A psicolinguística deve testar as hipóteses abstratas do modelo gerativista no estudo concreto da aquisição, da produção e da compreensão da linguagem, de modo a encontrar ou não evidências que as confirmem.
7) Neurolinguística ou Neurociência da Linguagem
É uma ciência empírica cujo objetivo é compreender os mecanismos cerebrais que dão origem à linguagem humana, dedica-se ao estudo da mente, isto é, das funções cognitivas visíveis no comportamento humano, ocupa-se do cérebro, seus neurônios e suas sinapses – os sistemas físicos, químicos e biológicos que tornam a mente possível.
8) Para compreendermos a diferença Psicolinguística e Neurolinguística
Se fizermos uma metáfora, entenderemos que a mente são os nossos softwares psicológicos (campo da Psicolinguística), como a linguagem, a visão, o raciocínio etc., enquanto a superfície física que torna possível o uso desses softwares é o cérebro (campo da Neurolinguística), o nosso hardware neuronal.
Obs: As áreas do cérebro responsáveis pela linguagem humana:
área de Broca (produção) e área de Wernicke (compreensão).

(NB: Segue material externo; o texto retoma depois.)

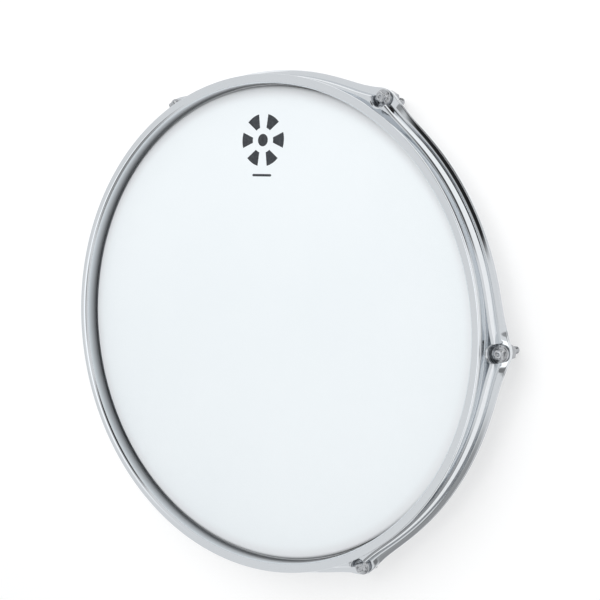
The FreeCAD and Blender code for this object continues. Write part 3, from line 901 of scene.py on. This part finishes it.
def make_world():
    """Even white studio with five soft darker zones and a brighter one for the chrome to pick up."""
    world = bpy.data.worlds.new("studio")
    bpy.context.scene.world = world
    world.use_nodes = True
    nodes = Nodes(world.node_tree)
    background = next(n for n in world.node_tree.nodes if n.type == "BACKGROUND")
    direction = nodes.add("ShaderNodeTexCoord").outputs["Generated"]
    zones = (
        # direction, cosine at the zone's edge, cosine at its core, brightness there
        ((0.38, -0.13, 0.92), 0.975, 0.99, 0.22),
        ((-0.13, -0.51, 0.85), 0.95, 0.985, 0.22),
        ((0.14, 0.44, 0.89), 0.95, 0.985, 0.34),
        ((0.47, 0.66, 0.58), 0.905, 0.955, 0.02),
        ((0.32, -0.82, 0.46), 0.85, 0.95, 0.34),
        ((-0.40, -0.12, 0.91), 0.984, 0.994, 1.4),
    )
    studio_level = 0.81
    level = studio_level
    for toward, edge, core, brightness in zones:
        unit = Vector(toward).normalized()
        product = nodes.add("ShaderNodeVectorMath", operation="DOT_PRODUCT")
        nodes.link(direction, product.inputs[0])
        product.inputs[1].default_value = unit
        share = nodes.spread(product.outputs["Value"], edge, core, 0.0, 1.0, smooth=True)
        mixed = nodes.add("ShaderNodeMix", data_type="FLOAT")
        nodes.feed(mixed.inputs[0], share)
        nodes.feed(mixed.inputs[2], level)
        nodes.feed(mixed.inputs[3], brightness)
        level = mixed.outputs[0]
    background.inputs["Color"].default_value = (0.97, 0.985, 1.0, 1)
    nodes.feed(background.inputs["Strength"], level)


def make_softbox(name, place, aim, size, watts):
    """A round soft light that the chrome doesn't mirror."""
    data = bpy.data.lights.new(name, "AREA")
    data.shape = "DISK"
    data.size = size
    data.energy = watts
    lamp = bpy.data.objects.new(name, data)
    lamp.location = place
    lamp.rotation_mode = "QUATERNION"
    lamp.rotation_quaternion = (Vector(aim) - Vector(place)).to_track_quat("-Z", "Y")
    lamp.visible_glossy = False
    bpy.context.scene.collection.objects.link(lamp)


make_floor()
make_world()
make_softbox("key", (0.10, 0.95, 1.45), (0, 0, 0), 1.5, 16.0)
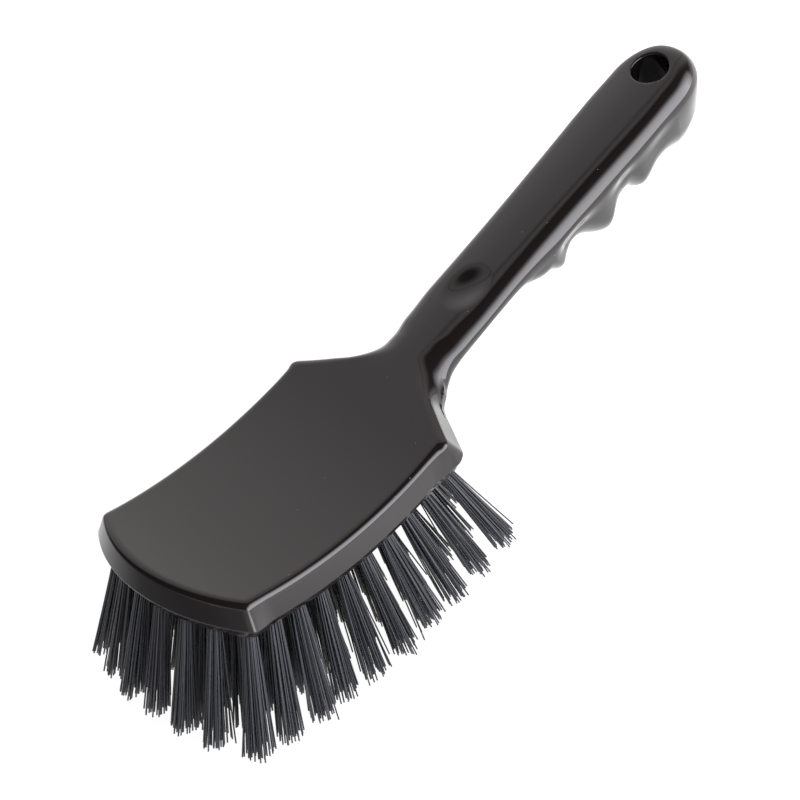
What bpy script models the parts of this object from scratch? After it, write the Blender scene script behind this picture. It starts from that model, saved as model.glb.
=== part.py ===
"""Short-handled wheel brush: a curved brush block with an integral finger-grooved
handle, planted with tufts of stiff filaments.

Lengths below are in millimetres and are turned into metres when a mesh is made.
The design frame has X along the brush from the front edge to the handle end, Y
across it, and Z up. Its origin is on the chord that joins the front and back
corners of the block's top face. The whole brush is moved at the end so that the
file's origin is the centre of the bottom of its bounding box.
"""
import math

import bmesh
import bpy
from mathutils import Vector

MM = 0.001

# Brush block
BLOCK_LENGTH = 89.3            # front corners to back corners
BLOCK_SAG = 6.1                # dip of the concave top face below its chord
BLOCK_THICKNESS = 13.6
FRONT_HALF_WIDTH = 33.8
BACK_HALF_WIDTH = 35.1
SIDE_BULGE = 0.7               # outward bow of each long side
FRONT_BULGE = 11.2             # forward bow of the front edge
TOP_EDGE_ROUNDING = 1.5
SKIRT_DROP = 9.5               # from the top face down to the crease of the wall
SKIRT_FLARE_SIDE = 2.1         # how far the wall leans out on its way to the crease
SKIRT_FLARE_FRONT = 3.7
SKIRT_FLARE_CORNER = 3.5
SKIRT_FLARE_BACK_CORNER = 4.2
SKIRT_FLARE_SHOULDER = 5.8
BAND_INSET = 0.8               # the band under the crease sits this much further in
SHOULDER_POINTS = ((92.1, 31.3), (96.0, 25.1), (100.1, 19.2), (104.6, 13.7), (107.0, 10.5), (109.0, 5.0))

# Handle: distance along it from the back corners, depth, half width and squareness
HANDLE_END = 185.0
HANDLE_END_ROUNDING = 22.0
HANDLE_STATIONS = (
    (8.0, 12.0, 19.0, 4.0),
    (14.0, 12.4, 17.0, 4.0),
    (20.0, 12.4, 15.3, 4.0),
    (27.0, 11.4, 14.2, 3.8),
    (36.0, 10.2, 13.7, 3.6),
    (48.0, 10.0, 13.6, 3.5),
    (66.0, 10.8, 14.2, 3.4),
    (80.0, 16.6, 14.9, 3.2),
    (88.0, 22.2, 15.3, 3.0),
    (97.0, 18.8, 15.8, 3.0),
    (113.0, 28.6, 16.6, 2.8),
    (125.5, 21.6, 17.0, 2.8),
    (134.5, 27.6, 17.1, 2.7),
    (146.0, 25.2, 17.0, 2.7),
    (160.5, 30.0, 16.5, 2.7),
)
HANDLE_STEP = 3.2              # spacing of the sections that shape the handle
SECTION_POINTS = 20
THUMB_REST_CENTRE = 52.0       # along the handle
THUMB_REST_LENGTH = 20.0
THUMB_REST_WIDTH = 14.0
THUMB_REST_DEPTH = 1.5

# Hanging hole
HOLE_POSITION = 165.2          # along the handle
HOLE_RADIUS = 6.9
HOLE_SIDES = 32

# Tufts
TUFT_PITCH = 9.81              # spacing along a row
ROW_HALF_WIDTH = 31.0          # outermost rows, at the front corners
ROW_SPREAD = 1.8               # extra half width of the outermost rows at the back
FRONT_INNER_X = -6.7           # front tufts of the inner rows
FRONT_CENTRE_X = -7.6          # front tuft on the centre line
LEAN_ALONG = 1.22              # lean along the block, per unit slope of the block
LEAN_ACROSS = 0.006            # lean across the block, per millimetre off the centre
LARGEST_SLOPE = 0.28
MOUTH_DROP = 13.3              # where a tuft's length is measured from
TUFT_LENGTH = 45.7
TUFT_MOUTH_RADIUS = 1.65
TUFT_TIP_RADIUS = 2.9
TUFT_DEPTH = 7.6               # planted length inside the block
TUFT_SIDES = 8
TUFT_HOLE_RADIUS = 2.05
TUFT_HOLE_DEPTH = 8.0
TUFT_HOLE_SIDES = 10

ARC_RADIUS = (BLOCK_SAG ** 2 + (BLOCK_LENGTH / 2) ** 2) / (2 * BLOCK_SAG)
ARC_CENTRE_X = BLOCK_LENGTH / 2
ARC_CENTRE_Z = ARC_RADIUS - BLOCK_SAG
HANDLE_ANGLE = math.asin(BLOCK_LENGTH / 2 / ARC_RADIUS)
FRONT_RADIUS = (FRONT_BULGE ** 2 + FRONT_HALF_WIDTH ** 2) / (2 * FRONT_BULGE)
# Position of the file's origin in the design frame
ORIGIN = Vector((123.23, 0.0, -64.99))


def top_height(x):
    """Height of the block's top surface, which runs on straight into the handle."""
    if x > BLOCK_LENGTH:
        return (x - BLOCK_LENGTH) * math.tan(HANDLE_ANGLE)
    return ARC_CENTRE_Z - math.sqrt(ARC_RADIUS ** 2 - (x - ARC_CENTRE_X) ** 2)


def top_slope(x):
    """Slope of the block's top surface."""
    x = min(x, BLOCK_LENGTH)
    return (x - ARC_CENTRE_X) / math.sqrt(ARC_RADIUS ** 2 - (x - ARC_CENTRE_X) ** 2)


def material(name, colour, roughness, metallic=0.0):
    """A plain Principled material."""
    made = bpy.data.materials.new(name)
    made.use_nodes = True
    shader = made.node_tree.nodes["Principled BSDF"]
    shader.inputs["Base Color"].default_value = (*colour, 1.0)
    shader.inputs["Roughness"].default_value = roughness
    shader.inputs["Metallic"].default_value = metallic
    return made


def add_object(name, points, faces, surface):
    """Make one closed, outward-facing mesh object from design-frame points."""
    mesh = bpy.data.meshes.new(name)
    mesh.from_pydata([(Vector(point) - ORIGIN) * MM for point in points], [], faces)
    shape = bmesh.new()
    shape.from_mesh(mesh)
    bmesh.ops.recalc_face_normals(shape, faces=shape.faces)
    shape.to_mesh(mesh)
    shape.free()
    mesh.materials.append(surface)
    made = bpy.data.objects.new(name, mesh)
    bpy.context.collection.objects.link(made)
    return made


def stack_rings(rings):
    """Points and side faces of equal-length rings joined one to the next."""
    count = len(rings[0])
    points = [point for ring in rings for point in ring]
    faces = []
    for level in range(len(rings) - 1):
        low = level * count
        for i in range(count):
            j = (i + 1) % count
            faces.append((low + i, low + j, low + count + j, low + count + i))
    return points, faces


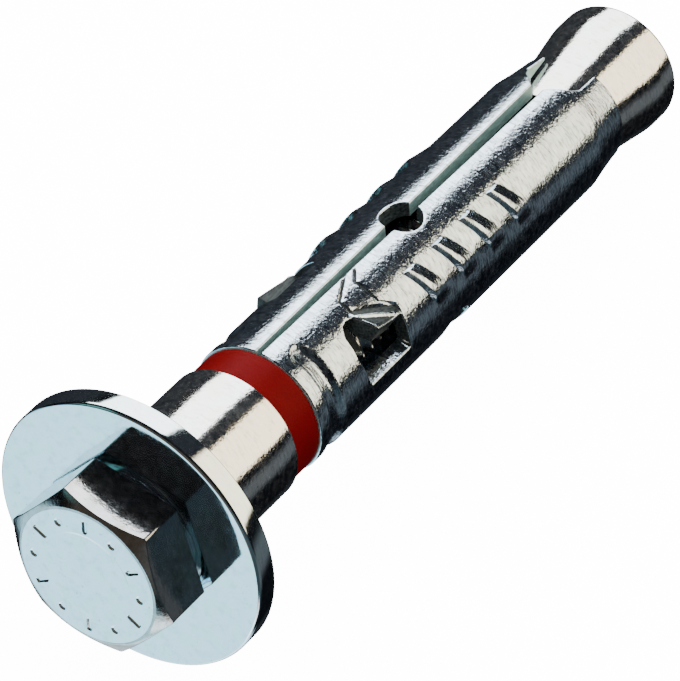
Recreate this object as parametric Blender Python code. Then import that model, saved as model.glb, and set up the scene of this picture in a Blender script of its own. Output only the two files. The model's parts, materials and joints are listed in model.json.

9) Os três campos dos estudos linguísticos
Assim, a realidade teórica do conhecimento linguístico é o objeto das pesquisas em teoria linguística (o “quê” da competência linguística humana). Já a psicolinguística tem como objeto de estudo a realidade psicológica das línguas naturais no seu funcionamento em tempo real na mente humana (o “como” dos processos psicológicos pelos quais o conhecimento linguístico se realiza na mente humana). Por fim, o objeto da neurolinguística é a realidade neurológica da linguagem no cérebro, em sua substância eletroquímica (o “onde” dos processos neurológicos que realizam fisicamente a linguagem na substância neuronal do cérebro).
10) A integração dos campos dos estudos linguísticos
Os estudos da teoria linguística serão articulados às descobertas sobre a realidade psicológica e a neurológica da linguagem, de modo que se torne possível formular respostas integradas às questões “o que é conhecimento linguístico?”, “como ele é adquirido?”, “como ele é usado?” e “quais são seus substratos neurológicos?”.